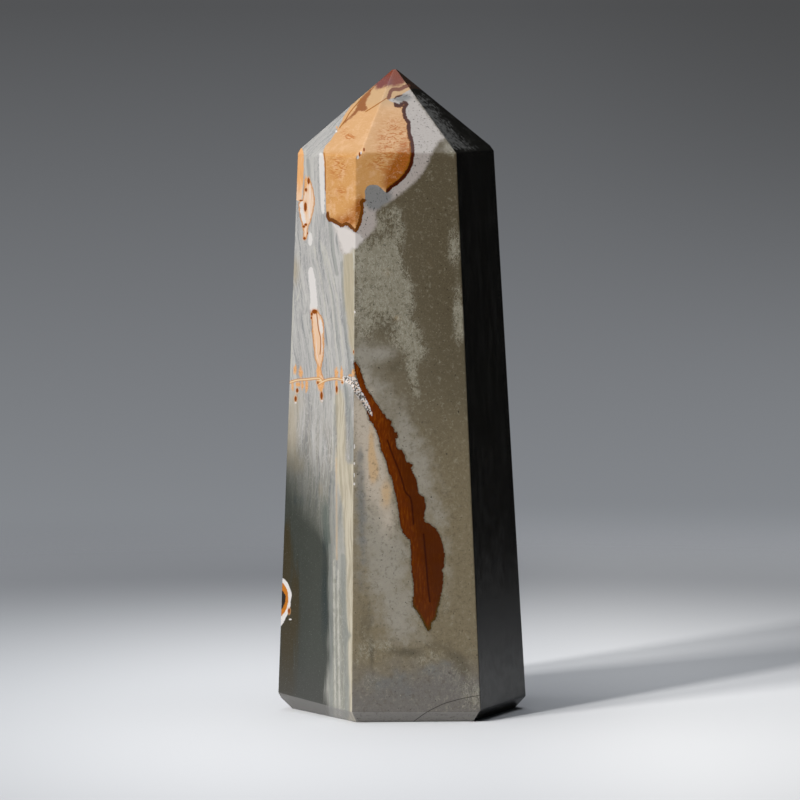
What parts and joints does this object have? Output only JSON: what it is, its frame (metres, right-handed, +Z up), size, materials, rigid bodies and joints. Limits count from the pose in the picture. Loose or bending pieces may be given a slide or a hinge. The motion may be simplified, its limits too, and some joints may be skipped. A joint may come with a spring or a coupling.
{
  "type": "polychrome jasper point",
  "caption": "Polished stone tower with tapering sides, a faceted blunt point and a bevelled flat foot, free-standing, for display.",
  "frame": {"origin": "on the flat foot, under the middle of the stone's outline", "axes": "+Z up along the stone to its tip, -Y the front face, +X to the right of the front"},
  "size_m": [0.0642, 0.0578, 0.165],
  "materials": {
    "polished_jasper": "polished jasper: grey-green and olive ground with slate and cream bands, tan and rust-brown patches"
  },
  "bodies": {
    "root": {"jasper_point": "polished_jasper"}
  },
  "joints": []
}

• • • • • • •

> _What you are asked to do_: Reproduce the data shown above exactly.

> _Task output_:
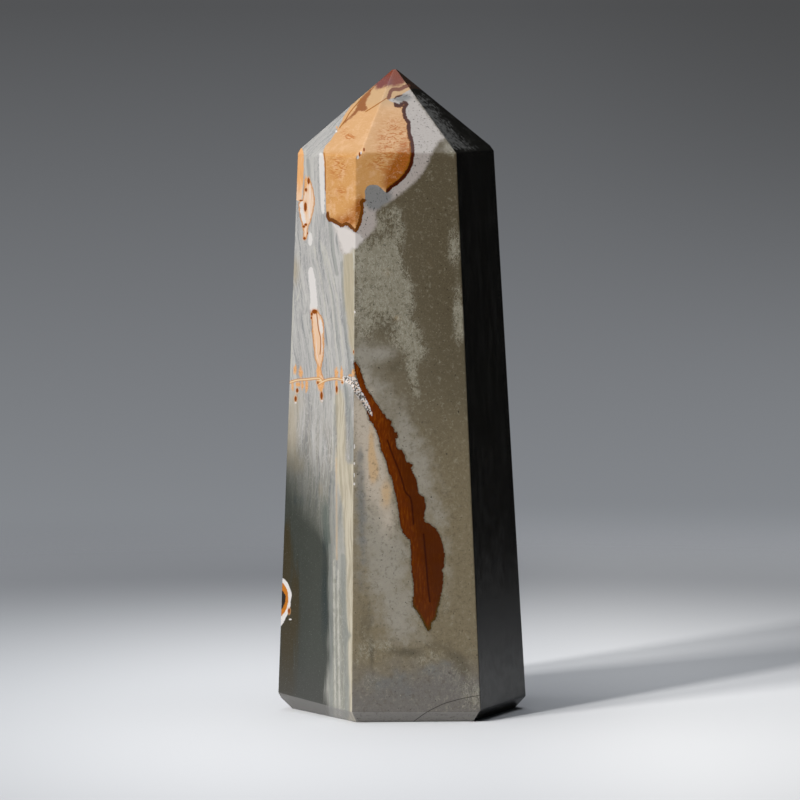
What parts and joints does this object have? Output only JSON: what it is, its frame (metres, right-handed, +Z up), size, materials, rigid bodies and joints. Limits count from the pose in the picture. Loose or bending pieces may be given a slide or a hinge. The motion may be simplified, its limits too, and some joints may be skipped. A joint may come with a spring or a coupling.
{
  "type": "polychrome jasper point",
  "caption": "Polished stone tower with tapering sides, a faceted blunt point and a bevelled flat foot, free-standing, for display.",
  "frame": {"origin": "on the flat foot, under the middle of the stone's outline", "axes": "+Z up along the stone to its tip, -Y the front face, +X to the right of the front"},
  "size_m": [0.0642, 0.0578, 0.165],
  "materials": {
    "polished_jasper": "polished jasper: grey-green and olive ground with slate and cream bands, tan and rust-brown patches"
  },
  "bodies": {
    "root": {"jasper_point": "polished_jasper"}
  },
  "joints": []
}